- TASK BRIEF
Reproduce all of the listing below without alteration.

□ □ □

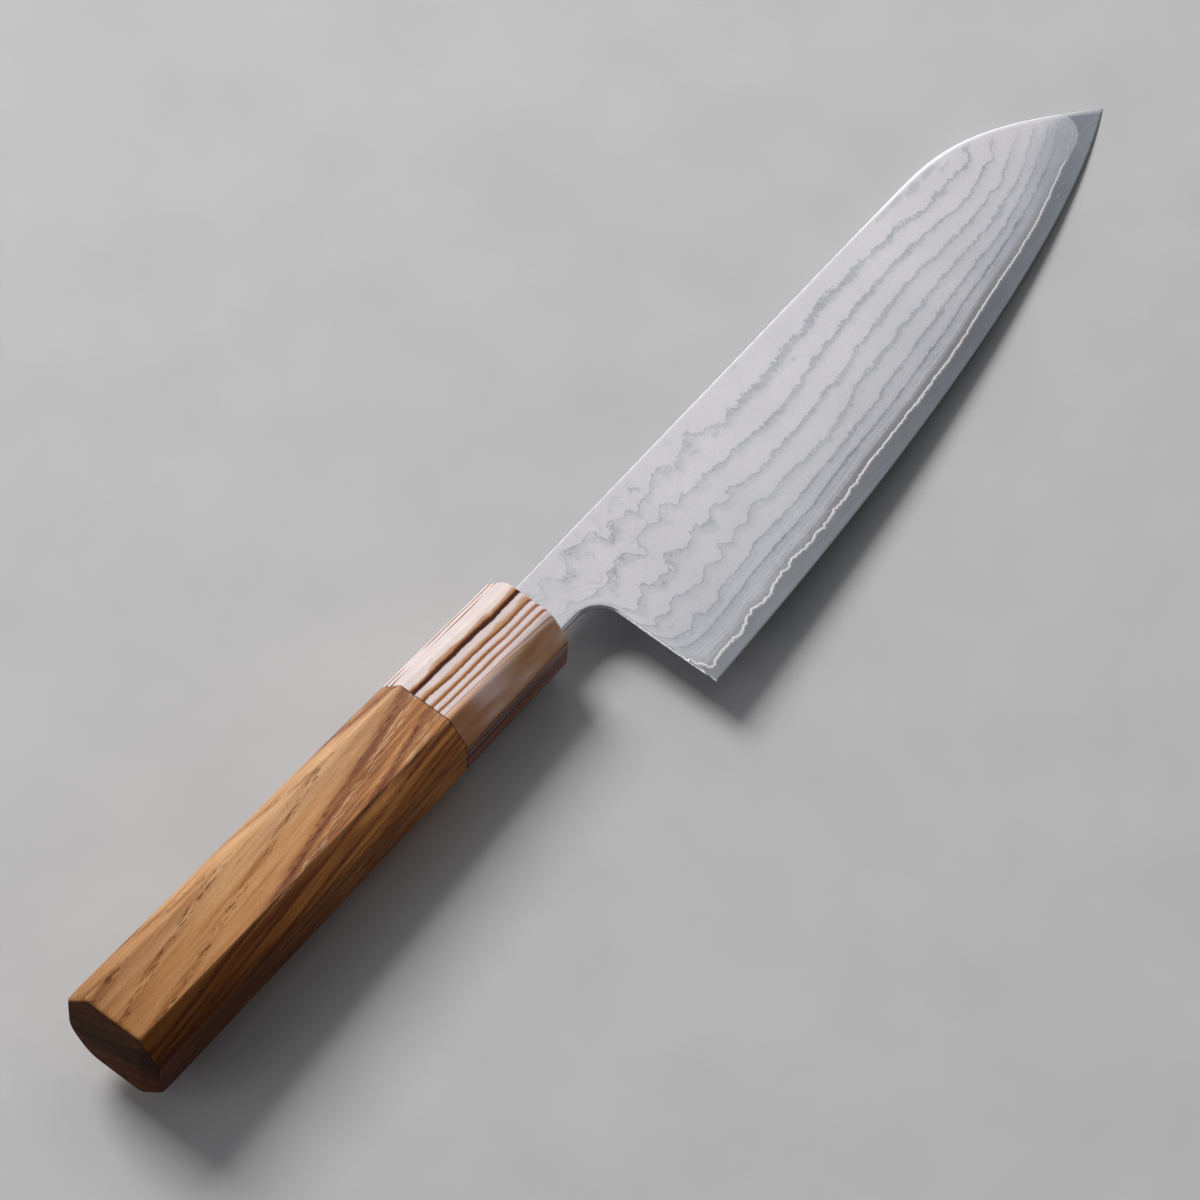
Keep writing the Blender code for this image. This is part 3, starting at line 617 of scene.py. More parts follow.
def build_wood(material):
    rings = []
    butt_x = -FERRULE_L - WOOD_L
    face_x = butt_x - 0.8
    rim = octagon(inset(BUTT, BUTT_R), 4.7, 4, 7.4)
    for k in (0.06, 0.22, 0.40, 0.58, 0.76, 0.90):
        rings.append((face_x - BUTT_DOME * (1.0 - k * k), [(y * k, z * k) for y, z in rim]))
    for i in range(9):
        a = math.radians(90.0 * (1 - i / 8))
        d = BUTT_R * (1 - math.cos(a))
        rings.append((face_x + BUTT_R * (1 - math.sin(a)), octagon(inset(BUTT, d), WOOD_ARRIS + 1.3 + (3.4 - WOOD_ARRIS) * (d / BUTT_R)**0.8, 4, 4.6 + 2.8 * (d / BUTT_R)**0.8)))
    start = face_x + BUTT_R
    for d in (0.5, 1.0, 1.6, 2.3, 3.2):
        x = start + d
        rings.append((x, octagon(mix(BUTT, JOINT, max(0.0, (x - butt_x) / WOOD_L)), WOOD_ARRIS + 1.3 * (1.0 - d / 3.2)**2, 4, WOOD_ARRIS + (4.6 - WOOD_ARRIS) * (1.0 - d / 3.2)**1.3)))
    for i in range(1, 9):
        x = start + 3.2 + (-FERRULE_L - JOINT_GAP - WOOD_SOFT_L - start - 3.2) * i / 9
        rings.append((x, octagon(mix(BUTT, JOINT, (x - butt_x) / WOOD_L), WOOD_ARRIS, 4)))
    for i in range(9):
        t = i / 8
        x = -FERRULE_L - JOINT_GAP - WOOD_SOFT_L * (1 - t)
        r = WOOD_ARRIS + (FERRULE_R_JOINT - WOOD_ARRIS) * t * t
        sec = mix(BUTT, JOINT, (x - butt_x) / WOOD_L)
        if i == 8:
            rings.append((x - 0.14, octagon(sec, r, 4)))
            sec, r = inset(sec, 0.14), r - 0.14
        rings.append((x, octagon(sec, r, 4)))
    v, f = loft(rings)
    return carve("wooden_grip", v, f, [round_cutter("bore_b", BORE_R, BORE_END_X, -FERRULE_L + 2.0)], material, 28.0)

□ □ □

- EXPECTED OUTPUT
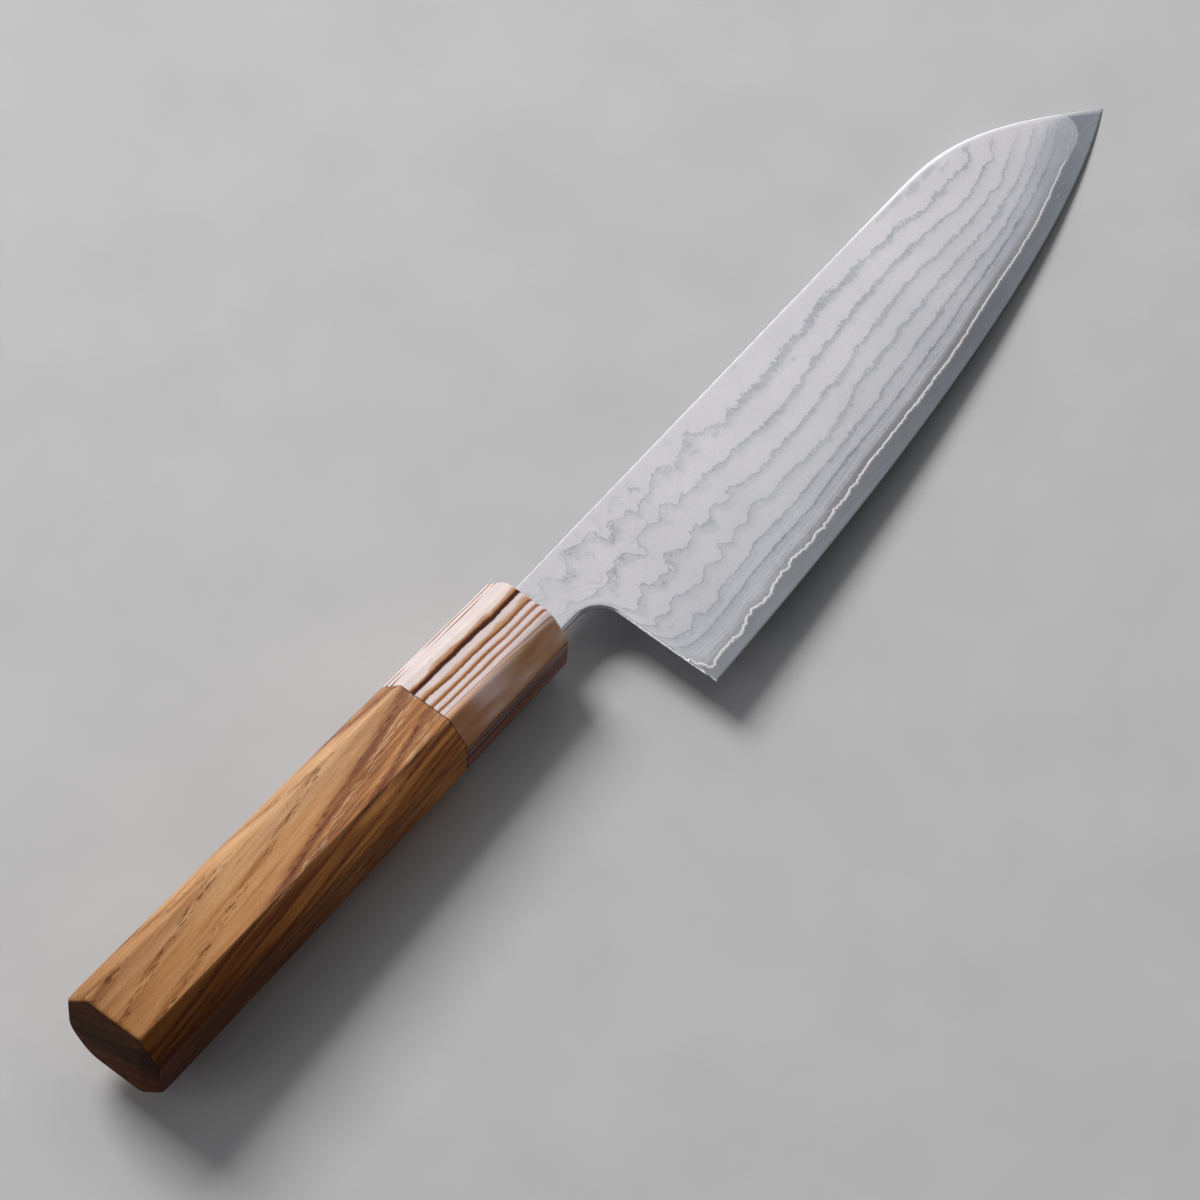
Keep writing the Blender code for this image. This is part 3, starting at line 617 of scene.py. More parts follow.
def build_wood(material):
    rings = []
    butt_x = -FERRULE_L - WOOD_L
    face_x = butt_x - 0.8
    rim = octagon(inset(BUTT, BUTT_R), 4.7, 4, 7.4)
    for k in (0.06, 0.22, 0.40, 0.58, 0.76, 0.90):
        rings.append((face_x - BUTT_DOME * (1.0 - k * k), [(y * k, z * k) for y, z in rim]))
    for i in range(9):
        a = math.radians(90.0 * (1 - i / 8))
        d = BUTT_R * (1 - math.cos(a))
        rings.append((face_x + BUTT_R * (1 - math.sin(a)), octagon(inset(BUTT, d), WOOD_ARRIS + 1.3 + (3.4 - WOOD_ARRIS) * (d / BUTT_R)**0.8, 4, 4.6 + 2.8 * (d / BUTT_R)**0.8)))
    start = face_x + BUTT_R
    for d in (0.5, 1.0, 1.6, 2.3, 3.2):
        x = start + d
        rings.append((x, octagon(mix(BUTT, JOINT, max(0.0, (x - butt_x) / WOOD_L)), WOOD_ARRIS + 1.3 * (1.0 - d / 3.2)**2, 4, WOOD_ARRIS + (4.6 - WOOD_ARRIS) * (1.0 - d / 3.2)**1.3)))
    for i in range(1, 9):
        x = start + 3.2 + (-FERRULE_L - JOINT_GAP - WOOD_SOFT_L - start - 3.2) * i / 9
        rings.append((x, octagon(mix(BUTT, JOINT, (x - butt_x) / WOOD_L), WOOD_ARRIS, 4)))
    for i in range(9):
        t = i / 8
        x = -FERRULE_L - JOINT_GAP - WOOD_SOFT_L * (1 - t)
        r = WOOD_ARRIS + (FERRULE_R_JOINT - WOOD_ARRIS) * t * t
        sec = mix(BUTT, JOINT, (x - butt_x) / WOOD_L)
        if i == 8:
            rings.append((x - 0.14, octagon(sec, r, 4)))
            sec, r = inset(sec, 0.14), r - 0.14
        rings.append((x, octagon(sec, r, 4)))
    v, f = loft(rings)
    return carve("wooden_grip", v, f, [round_cutter("bore_b", BORE_R, BORE_END_X, -FERRULE_L + 2.0)], material, 28.0)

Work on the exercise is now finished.